UN Assembly suspends Russia from human rights body; Moscow then quits

by mcardinal

Chris Lange, FISM News


The U.N. General Assembly voted Thursday to suspend Russia from the world organization’s leading human rights body. The decision came days after the discovery of mass executions and atrocities committed against Ukrainian civilians in Bucha, near the capital city of Kyiv, following the withdrawal of Russian troops from the region. 

Ninety-three countries of the 193-member assembly voted in favor of the resolution, with 24 voting against it and 58 countries abstaining. Its passage required a two-thirds majority.

The vote represents an extraordinary rebuke of one of the five veto-wielding members of the U.N. Security Council, marking only the second time a country’s membership privileges have been stripped at the rights council. The assembly also voted to suspend Libya in 2011 over mass human rights violations.

President Biden said the vote is reflective of the fact that Russian President Vladimir Putin’s war “has made Russia an international pariah.” Biden also vowed to continue working with other nations to collect evidence to hold Russia accountable for what he has described as “war crimes” against Ukrainians.

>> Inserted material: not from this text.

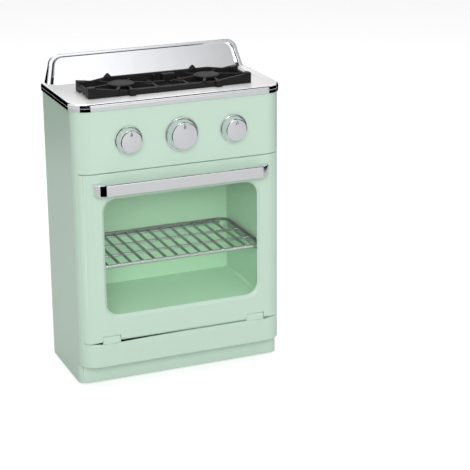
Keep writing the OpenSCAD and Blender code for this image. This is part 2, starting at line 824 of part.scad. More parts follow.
module door_front() {
    placed() color(mint) difference() {
        union() {
            difference() {
                intersection() {
                    block(hinge_z, door_z1, 0, corner_r);
                    translate([-body_w, 0, 0]) cube([2 * body_w, door_t, door_z1]);
                }
                // pocket behind the skin, closed by the inner frame
                slab(skin, door_t + 1) frame_2d(2 * pocket_x, pocket_z0, pocket_z1, 4);
            }
            // round lower edge about the hinge
            intersection() {
                translate([-body_w / 2, hinge_y, hinge_z]) bar_x(door_t / 2, body_w);
                block(hinge_z - 5, hinge_z + 5, 0, corner_r);
            }
            for (s = [-1, 1], z = door_screw_zs)
                translate([s * door_screw_x, skin - eps, z]) bar_y(2.8, door_t - inner_t - skin - 0.05);
            for (s = [-1, 1]) translate([s * handle_screw_x, skin - eps, handle_z]) bar_y(4, 1.5 + eps);
        }
        bevel_cut(window_w, window_z0, window_z1, window_r, bevel_w);
        for (s = [-1, 1]) {
            // notch round the hinge tab
            translate([s * tab_x - tab_w / 2 - notch_gap, -1, hinge_z - 6])
                cube([tab_w + 2 * notch_gap, door_t + 2, 6 + tab_r + notch_gap]);
            translate([s * tab_x - 15, hinge_y, hinge_z]) bar_x(pin_r, 30);
            for (z = door_screw_zs) translate([s * door_screw_x, 1.4, z]) bar_y(screw_r, door_t);
            translate([s * handle_screw_x, -1, handle_z]) bar_y(screw_r + screw_fit, 8);
        }
    }
}

module door_inner() {
    y0 = door_t - inner_t;
    placed() color(mint_in) difference() {
        union() {
            slab(y0, door_t) frame_2d(2 * pocket_x - 0.4, pocket_z0 + 0.2, pocket_z1 - 0.2, 3.8);
            // rib that presses the pane against the door's skin
            slab(pane_y + pane_t, y0 + 0.1)
                frame_2d(inner_win_w + 4, window_z0 - 3.5, window_z1 + 3.5, window_r + 3);
            // tongue for the catch
            translate([-7.5, door_t - 0.1, catch_z - 0.9]) cube([15, 9.5, 1.8]);
        }
        slab(0, door_t + 1) frame_2d(inner_win_w, window_z0 - 1.5, window_z1 + 1.5, window_r + 1);
        for (s = [-1, 1]) {
            for (z = door_screw_zs) translate([s * door_screw_x, y0 - 1, z]) {
                bar_y(screw_r + screw_fit, 4);
                translate([0, 1.5, 0]) bar_y(head_r + screw_fit, 3);
            }
            translate([s * handle_screw_x, y0 - 1, handle_z]) bar_y(3.2, 4);
        }
    }
}

module window_pane() {
    placed() color(clear) slab(pane_y, pane_y + pane_t)
        frame_2d(window_w + 8, window_z0 - 4, window_z1 + 4, 6);
}

// Flat bar whose two ends bend back to the door, seen from above
module handle_2d() {
    leg = 8.6;
    bend = 10.2;
    intersection() {
        difference() {
            plan(handle_w, -handle_out, 9, bend);
            plan(handle_w - 2 * leg, -handle_out + handle_t, 10, bend - 4);
        }
        translate([-handle_w / 2, -handle_out]) square([handle_w, handle_out]);
    }
}

module door_handle() {
    placed() color(chrome) difference() {
        translate([0, 0, handle_z - handle_h / 2]) linear_extrude(handle_h) handle_2d();
        for (s = [-1, 1]) translate([s * handle_screw_x, -6, handle_z]) bar_y(screw_r, 7);
    }
}

module handle_screws() {
    placed() color(steel) for (s = [-1, 1])
        translate([s * handle_screw_x, skin + 1.5, handle_z]) rotate([-90, 0, 0]) screw(8.5);
}

module door_screws() {
    placed() color(steel) for (s = [-1, 1], z = door_screw_zs)
        translate([s * door_screw_x, door_t - inner_t + 0.5, z]) rotate([-90, 0, 0]) low_screw();
}

// Low-headed screw that stays inside the door's thickness
module low_screw() {
    translate([0, 0, -3.4]) cylinder(r = screw_r, h = 3.5, $fn = 24);
    difference() {
        cylinder(r = head_r, h = 0.8, $fn = 32);
        for (a = [0, 90]) rotate(a) translate([-1.7, -0.3, 0.4]) cube([3.4, 0.6, 2]);
    }
}

module hinge_pins() {
    placed() color(steel) for (s = [-1, 1])
        translate([s * tab_x - 14, hinge_y, hinge_z]) bar_x(pin_r, 28);
}

// ------------------------------------------------------------------ shelf

// Plan of the rail that runs round both sides and the back
module rail_2d(half, y0, y1, t, bend) {
    mirror([0, 1]) difference() {
        plan(2 * half, -y1, -y0, bend);
        plan(2 * (half - t), t - y1, 1 - y0, bend - t);
    }
}

module rack() {
    wire_r = 1.4;
    front_r = 1.8;
    half = cav_w / 2 - 1.1;
    front = door_t + 0.6;
    back = cover_y - 0.3 - liner_t - 1.6;
    rail_t = 2.6;
    rail_h = 8.2;
    bend = 10;
    y0 = front + front_r;
    y1 = back - wire_r;
    step_y = (y1 - y0) / (rack_cross - 1);
    placed() color(steel) {
        // wires from side to side: a thick one in front, and a short one within the back bends
        for (i = [0:rack_cross - 1]) {
            reach = i == rack_cross - 1 ? half - bend + 3 : half - 1;
            translate([-reach, y0 + i * step_y, rack_z - 0.5]) bar_x(i == 0 ? front_r : wire_r, 2 * reach);
        }
        // wires from front to back, which lie on those
        for (i = [0:rack_wires - 1])
            translate([rack_x + (i - (rack_wires - 1) / 2) * rack_pitch, y0, rack_z + 1.2])
                bar_y(wire_r - 0.1, y1 - y0);
        // top rail, and under its two sides the deep rails that run on the liner's ledges
        translate([0, 0, rack_z + rail_h / 2 - rail_t]) linear_extrude(rail_t)
            rail_2d(half, front, back, rail_t, bend);
        for (s = [-1, 1]) translate([s > 0 ? half - rail_t : -half, front, rack_z - rail_h / 2])
            cube([rail_t, back - front - bend, rail_h]);
    }
}

cabinet_shell();
base_plate();
foot_pads();
base_screws();
back_cover();
back_cover_screws();
oven_liner();
liner_screws();
door_catch();
cooktop();
cooktop_screws();
burner_grate();
grate_screws();
click_springs();
spring_screws();
door_front();
door_inner();
window_pane();
door_handle();
handle_screws();
door_screws();
hinge_pins();
knob_node(0);  // knob_left
knob_node(1);  // knob_centre
knob_node(2);  // knob_right
shaft_node(0);  // shaft_left
shaft_node(1);  // shaft_centre
shaft_node(2);  // shaft_right
wheel_node(0);  // click_wheel_left
wheel_node(1);  // click_wheel_centre
wheel_node(2);  // click_wheel_right
shaft_screw_node(0);  // shaft_screw_left
shaft_screw_node(1);  // shaft_screw_centre
shaft_screw_node(2);  // shaft_screw_right
rack();
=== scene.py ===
# %% [markdown]
# # A toy oven in mint plastic and chrome
# This notebook dresses a small play oven. Its measured solids come from a CAD
# frame: the cabinet, the door, the knobs, the cooktop and the shelf are already
# at their real size and on their real joints. Blender gives each of them its
# finish, and rebuilds the mouldings whose rounded edges and thin lips make a
# toy look moulded instead of cut from a block.

import bpy
import bmesh
import json
import math
from mathutils import Matrix, Vector


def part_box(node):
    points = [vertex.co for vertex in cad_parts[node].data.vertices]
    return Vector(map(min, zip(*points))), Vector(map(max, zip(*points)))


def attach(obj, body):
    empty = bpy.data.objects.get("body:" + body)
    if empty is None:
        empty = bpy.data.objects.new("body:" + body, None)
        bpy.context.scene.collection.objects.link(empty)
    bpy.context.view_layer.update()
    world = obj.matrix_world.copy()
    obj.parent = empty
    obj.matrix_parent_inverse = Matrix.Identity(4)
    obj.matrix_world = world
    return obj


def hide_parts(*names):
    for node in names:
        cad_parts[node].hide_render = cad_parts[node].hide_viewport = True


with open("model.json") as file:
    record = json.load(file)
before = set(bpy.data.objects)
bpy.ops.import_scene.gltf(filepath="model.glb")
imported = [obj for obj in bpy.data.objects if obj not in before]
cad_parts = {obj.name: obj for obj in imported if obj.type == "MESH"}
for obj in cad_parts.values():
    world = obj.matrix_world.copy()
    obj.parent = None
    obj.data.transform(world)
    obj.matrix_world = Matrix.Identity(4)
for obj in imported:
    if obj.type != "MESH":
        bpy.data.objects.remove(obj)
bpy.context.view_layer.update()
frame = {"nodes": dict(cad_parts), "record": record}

# %% [markdown]
# ## Two small rules of place
# The oven is described in millimetres, with y counted from the door's face
# towards the back. The frame is in metres with its origin in the middle of the
# footprint, so one function turns a place on the oven into a place in the scene,
# and another one measures a solid in the oven's own millimetres.

# %% Places and sizes in millimetres
MM = 0.001
front_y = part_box("cabinet_shell")[0].y


def at(x, y, z):
    """A place on the oven, in millimetres from the door's face, as a point of the scene."""
    return Vector((x * MM, front_y + y * MM, z * MM))


def size_mm(node):
    """Lowest and highest corner of a CAD node, in the oven's own millimetres."""
    low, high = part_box(node)
    return [Vector((p.x / MM, (p.y - front_y) / MM, p.z / MM)) for p in (low, high)]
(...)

U.S. Ambassador Linda Thomas-Greenfield called the vote “a historic moment,” telling the assembly: “We have collectively sent a strong message that the suffering of victims and survivors will not be ignored.” 

Ukrainian President Volodymyr Zelenskyy told the UN Security Council on Tuesday that it must either revoke Russia’s membership or “dissolve” in light of irrefutable evidence that Moscow is committing atrocities against Ukrainian civilians. Russia is one of five permanent members of the UNSC, joined by the U.S., U.K., France, and China.  

Speaking after the vote, Russia’s deputy U.N. Ambassador Gennady Kuzmin decried the decision as an “illegitimate and politically motivated step” and declared that Russia had decided to quit the Human Rights Council altogether. The comment was derided by Ukraine’s U.N. Ambassador Sergiy Kyslytsya, who told reporters, “You do not submit your resignation after you are fired.”  

Ahead of the vote, Kyslytsya told assembly members that a resolution to oust Russia, whose actions he described as “beyond the pale,” was necessary to prevent the Human Rights Council from “sinking.”

“Russia is not only committing human rights violations, it is shaking the underpinnings of international peace and security,” he said.

In a document circulated by the Kremlin and obtained by The Associated Press, Russia said that the actions of the U.S. and other opponents are meant to preserve their control over the world and perpetuate “the politics of neo-colonialism of human rights” in international relations.

Kyslytsya responded to the Kremlin’s complaints, saying, “We have heard, many times, the same perverted logic of the aggressor trying to present itself as the victim.”

The General Assembly on March 2 passed a resolution calling for an immediate ceasefire and the withdrawal of Kremlin forces from Ukraine. Then, on March 24, the assembly voted to condemn Russia for the humanitarian crisis in Ukraine and called for civilian protections. The resolutions were largely symbolic – they are not legally binding – but reflective of global condemnation of Russia’s actions.

Thursday’s vote and Russia’s withdrawal, however, directly impacts Moscow’s influence and leaves China without a key ally. 

China abstained in both assembly votes last month but voted against suspending Russia from the Human Rights Council.